Resulta desse sistema a importância essencial do voto do relator, o que mais deve conhecer o caso. Em todos os tribunais do país, consigna-se a regra de procedimento interno de que o relator expõe o caso, sem votar, os advogados das partes então falam por certo tempo, para os julgadores ouvirem suas razões e só então o relator vota.

Todos, mas todos os advogados militantes no Brasil sabem o quanto essas razões ditas antes do voto do relator são pouquíssimo consideradas no julgamento, pois o relator em quase 100% dos casos já traz o voto pronto. E, claro, como é conseqüente à tal estrutura de julgamento, na grande maioria dos casos, os demais acompanham esse voto, incontestado, mais facilmente acolhido.

Na prática, isto significa que o tal julgamento plural, essencialmente estruturado para que a pluralidade de visões proporcione uma maior aproximação com a verdade, fica um tanto pervertido. Na verdade, quase sempre o destino da causa e dos direitos ali envolvidos ficam dependendo da palavra absoluta do relator.

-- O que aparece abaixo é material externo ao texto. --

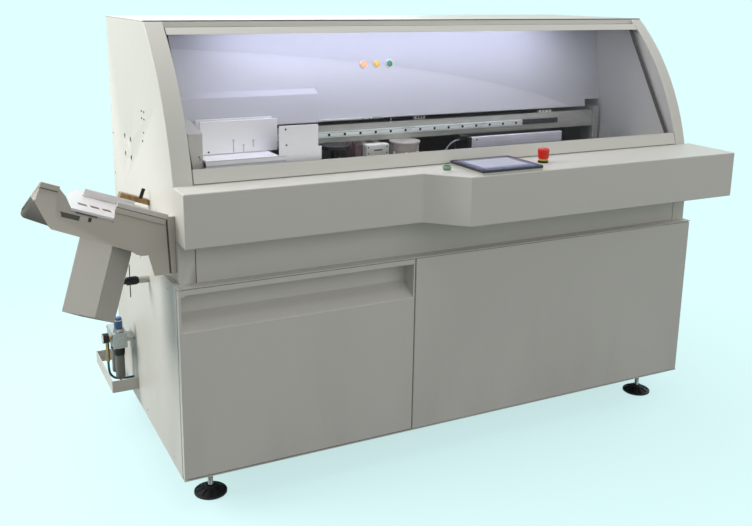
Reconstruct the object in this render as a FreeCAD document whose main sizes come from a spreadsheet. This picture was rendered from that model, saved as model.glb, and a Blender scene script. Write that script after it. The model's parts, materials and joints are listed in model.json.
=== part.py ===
"""Floor-standing perfect binding machine, in millimetres.

The machine is laid out from the front left corner of its cabinet: x runs to the right along
the cabinet, y runs back from the face of the lower doors, and z runs up from the floor.
The document itself is centred: every piece is shifted so that the middle of the machine's
box stands on the origin.
"""
import FreeCAD, Part
import math
import os
import re
import Sketcher

SIZES = {
    # how far a cutting block runs past what it cuts
    "cut_past": 1,
    # lower cabinet and its doors
    "cabinet_length": 1900,
    "cabinet_depth": 879,
    "cabinet_under": 105,
    "cabinet_height": 585,
    "panel_sheet": 3,
    "panel_fold": 27,
    "door_depth": 20,
    "door_sheet": 2,
    "door_gap": 3,
    "left_door_width": 749,
    "door_edge_gap": 1,
    "door_end_gap": 2,
    "door_seal_gap": 3,
    "door_pin_inset": 10,
    "door_pin_radius": 5,
    "door_pin_grip": 14,
    "door_washer_radius": 8,
    "door_washer_high": 1.7,
    "hinge_block": 18,
    "pin_clearance": 0.05,
    "scoop_height": 450,
    "scoop_lip": 17,
    "scoop_depth": 62,
    "scoop_rise": 40,
    "scoop_inset": 5,
    # welded base and feet
    "frame_tube": 40,
    "post_setback": 95,
    "foot_inset_x": 102,
    "foot_inset_y": 90,
    "foot_radius": 50,
    "foot_hub_radius": 17,
    "foot_rim": 7,
    "foot_high": 26,
    "stem_radius": 8,
    "nut_radius": 15,
    "nut_high": 12,
    # upper body
    "band_height": 121,
    "band_front": 35,
    "band_end": 49,
    "band_groove": 2,
    "console_height": 153,
    "hood_height": 438,
    "casing_left": 13,
    "casing_right_margin": 1,
    "left_casing_width": 57,
    "right_casing_width": 44,
    "casing_sheet": 3,
    "casing_front": 60,
    "hood_top_front": 341,
    "hood_radius": 820,
    "roof_sheet": 3,
    "roof_lip": 19,
    "right_band_end": 54,
    "side_hole_radius": 9,
    "side_hole_y": 580,
    "side_hole_pitch": 87,
    "side_hole_z": 1017,
    "side_hole_drop": 59,
    # console
    "console_front": 42,
    "console_wide_front": 147,
    "console_bevel_start": 745,
    "console_bevel_end": 850,
    "console_overhang": 24,
    "console_sheet": 3,
    "screen_centre_x": 1000,
    "screen_centre_y": 49,
    "screen_width": 224,
    "screen_depth": 186,
    "screen_high": 15,
    "screen_border": 17,
    "screen_corner": 6,
    "glass_sheet": 3,
    "start_x": 820,
    "start_y": 51,
    "start_radius": 12,
    "start_bezel_radius": 17,
    "start_bezel_high": 7,
    "start_head_high": 8,
    "stop_x": 1188,
    "stop_y": 38,
    "stop_head_radius": 19,
    "stop_head_high": 28,
    "stop_base_radius": 20,
    "stop_base_high": 14,
    "button_stem_radius": 9,
    "button_stem_drop": 22,
    "button_neck_radius": 14,
    "button_neck_drop": 18,
    "button_clearance": 0.3,
    "button_travel": 4,
    # safety cover
    "cover_side_gap": 2,
    "window_sheet": 5,
    "window_inset": 3,
    "cover_strip_sheet": 2,
    "cover_strip_high": 19,
    "cover_rail_gap": 2,
    "cover_rail_high": 40,
    "cover_rail_deep": 17,
    "cover_rail_proud": 1,
    "hinge_y": 335,
    "hinge_gap": 1,
    "knuckle_radius": 5,
    "hinge_pin_radius": 2.5,
    "hinge_lug_count": 4,
    "hinge_lug_width": 40,
    "hinge_lug_gap": 0.3,
    "hinge_leaf_sheet": 3,
    "brace_wide": 14,
    "brace_thick": 6,
    "brace_inset": 4,
    # working bay
    "bay_back_y": 480,
    "bay_back_drop": 345,
    "bay_back_lean": 9.8,
    "bay_back_sheet": 3,
    "bay_notch_width": 74,
    "bay_notch_high": 28,
    "chest_right": 625,
    "chest_high": 112,
    "chest_deep": 24,
    "chest_bevel": 16,
    "lamp_first_x": 815,
    "lamp_pitch": 51,
    "lamp_rise": 187,
    "lamp_radius": 11,
    "lamp_bezel_radius": 15,
    "lamp_bezel_proud": 4,
    "lamp_lens_proud": 7,
    "lamp_body_deep": 25,
    "light_bar_inset": 80,
    "light_bar_setback": 30,
    "light_bar_deep": 34,
    "light_bar_high": 14,
    "bed_drop": 114,
    "bed_thick": 15,
    "bed_back": 700,
    "deck_back": 285,
    "deck_sheet": 4,
    "beam_deep": 60,
    "beam_rise": 14,
    "beam_high": 64,
    "beam_slot_high": 14,
    "beam_slot_deep": 10,
    "beam_slot_end": 1650,
    "post_width": 26,
    "post_margin": 11,
    "rail_start": 120,
    "rail_end": 1475,
    "rail_high": 20,
    "rail_deep": 12,
    "rail_pitch": 60,
    "rail_socket": 3.2,
    # clamp
    "spine_level": 21,
    "clamp_left": 189,
    "clamp_length": 257,
    "jaw_front_y": 392,
    "jaw_thick": 10,
    "jaw_high": 104,
    "book_gap": 40,
    "clamp_clearance": 0.3,
    "block_length": 60,
    "block_high": 48,
    "jaw_rod_radius": 5,
    "jaw_rod_inset": 10,
    "jaw_rod_end": 2,
    "jaw_travel": 40,
    "loading_plate_left": 417,
    "loading_plate_width": 134,
    "loading_plate_y": 300,
    "loading_plate_rise": 113,
    "loading_plate_step": 12,
    "loading_plate_step_rise": 42,
    "loading_plate_sheet": 4,
    "ledge_front": 300,
    "ledge_sheet": 8,
    "ledge_apron": 3,
    "stop_block_left": 131,
    "stop_block_width": 45,
    "stop_block_y": 320,
    "stop_block_rise": 101,
    # stations under the clamp
    "station_front": 394,
    "station_deep": 72,
    "station_clearance": 2,
    "cutter_x": 665,
    "cutter_radius": 55,
    "cutter_tooth": 5,
    "cutter_thick": 12,
    "cutter_teeth": 12,
    "spindle_radius": 12,
    "spindle_grip": 20,
    "motor_radius": 46,
    "motor_high": 80,
    "dust_hood_left": 730,
    "dust_hood_width": 25,
    "dust_hood_wall": 3,
    "tank_left": 757,
    "tank_length": 106,
    "tank_high": 120,
    "tank_wall": 7,
    "roller_radius": 21,
    "roller_pitch": 46,
    "roller_side_gap": 1,
    "roller_shaft_radius": 5,
    "drive_block_width": 86,
    "drive_block_deep": 30,
    "drive_block_low": 75,
    "drive_block_grip": 15,
    "drum_x": 948,
    "drum_y": 445,
    "drum_radius": 52,
    "drum_lid": 4,
    "nip_left": 1190,
    "nip_length": 405,
    "nip_bar": 14,
    "nip_bar_high": 38,
    "nip_travel": 8,
    "nip_table_sheet": 20,
    "nip_leg": 24,
    "nip_clearance": 0.3,
    # cover hopper
    "hopper_tilt": 20,
    "hopper_y": 58,
    "hopper_z": 872,
    "hopper_sheet": 3,
    "hopper_length": 355,
    "hopper_end_drop": 30,
    "hopper_ear": 17,
    "ear_width": 49,
    "ear_flange": 100,
    "ear_flange_fall": 22,
    "notch_floor": 60,
    "notch_shelf": 44,
    "notch_step": 234,
    "notch_left": 296,
    "notch_right": 145,
    "notch_corner": 15,
    "notch_flare": 8,
    "hopper_corner_reach": 20,
    "hopper_corner_drop": 91,
    "hopper_belly": 107,
    "hopper_belly_left": 98,
    "hopper_belly_right": 76,
    "hopper_corner_round": 14,
    "hopper_right": 11,
    "leg_reach": 52,
    "leg_drop": 144,
    "leg_width": 47,
    "leg_shoulder": 27,
    "leg_fillet": 49,
    "hopper_rim": 14,
    "hopper_rim_proud": 5,
    "table_level": 31,
    "table_back": 385,
    "table_left": 262,
    "table_taper": 58,
    "ramp_rise": 43,
    "slot_y": 156,
    "slot_width": 28,
    "slot_length": 25,
    "slot_pitch": 34,
    "slot_start": 228,
    "side_guide_y": 300,
    "side_guide_length": 150,
    "side_guide_left": 190,
    "side_guide_high": 22,
    "side_guide_foot": 20,
    "side_guide_clearance": 0.3,
    "angle_width": 50,
    "angle_reach": 30,
    "duct_lean": 16.25,
    "duct_half": 75.7,
    "duct_sheet": 2,
    "duct_x": 157,
    "duct_y": 75,
    "duct_z": 800,
    "duct_rise": 100,
    "duct_drop": 250,
    "duct_mitre": 18.2,
    "duct_outlet": 216,
    # switch, joggler and air unit on the left side
    "switch_y": 350,
    "switch_z": 618,
    "switch_boss_radius": 11,
    "switch_boss_long": 31,
    "switch_knob_radius": 13,
    "switch_knob_long": 51,
    "switch_bar_radius": 1.5,
    "switch_bar_long": 105,
    "switch_pin_radius": 5,
    "switch_gap": 1,
    "switch_grip": 12,
    "joggler_y": 350,
    "joggler_out": 75,
    "joggler_gap": 6,
    "joggler_high": 24,
    "joggler_deep": 28,
    "joggler_roller": 8,
    "air_guard_out": 88,
    "air_guard_long": 292,
    "air_guard_back": 9,
    "air_guard_low": 153,
    "air_guard_high": 43,
    "air_guard_sheet": 3,
    "air_y": 605,
    "air_x": 53,
    "air_low": 308,
    "air_wide": 48,
    "air_high": 54,
    "air_collar_radius": 18,
    "air_collar_high": 12,
    "air_knob_radius": 14,
    "air_knob_high": 38,
    "air_knob_grip": 10,
    "air_bowl_radius": 16,
    "air_bowl_high": 95,
    "air_bowl_edge": 4,
    "air_bowl_pitch": 60,
    "air_bowl_collar": 27,
    "air_gauge_radius": 17,
    "air_gauge_long": 20,
    "air_port_radius": 5.7,
    "air_port_long": 30,
    "air_inlet_radius": 11,
    "elbow_y": 640,
    "elbow_out": 9,
    "elbow_radius": 6,
    "elbow_drop": 75,
    "hose_radius": 4,
    "plug_radius": 6,
    "plug_long": 26,
    "plug_back": 20,
    "plug_rise": 29,
    "cable_radius": 3,
}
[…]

Os magistrados do STF argúem que a Constituição atual reserva ao Poder Judiciário a competência privativa para ditar as normas sobre seus regimentos internos. E, como é de se acreditar, todos, mas todos os tribunais do país só admitem que os advogados falem antes do relator votar. Admite-se que os magistrados não queiram, por certo comodismo e por certo “complexo talar”, que seus votos fiquem sujeitos a críticas jurídicas dos advogados.

Isso, contudo, é inaceitável. Ninguém é infalível e, se a grande maioria dos votos carrega uma fundamentação correta e séria, existem vários exemplos de superficialidade, de pouca atenção a fatos essenciais da causa, que só poderiam ser apontados pelos interessados no processo. Se acaso não tiverem razões os advogados, os demais julgadores, conhecendo tudo agora, as versões diversas, vão decidir corretamente.

O argumento de que só os tribunais têm competência para ditar regras nos seus julgamentos não convence — como não convenceu aos ministros Sepúlveda Pertence e Marco Aurélio. A competência dos tribunais nesses assuntos é limitada pelas leis do país. E a lei em tela garantia a palavra dos advogados depois do relator votar. Ou será que uma lei, votada pela maioria da Câmara dos Deputados e pela maioria do Senado Federal, centenas de representantes do povo em eleição direta, deve valer menos do que regras ditadas por magistrados, homens dignos, juristas, mas sem representação popular, não eleitos que são?

Diante da decisão pouco feliz do STF, espera-se que a OAB federal apresente proposta de emenda constitucional para que esses mesmos representantes do povo, que daquele jeito anterior já votaram, ratifiquem tal intento aditando a Constituição. Dessa forma, deixa-se claro que esse poder de votar regimentos internos deve sempre obedecer ao direito dos advogados de falarem nos juízos superiores depois do voto do relator da matéria.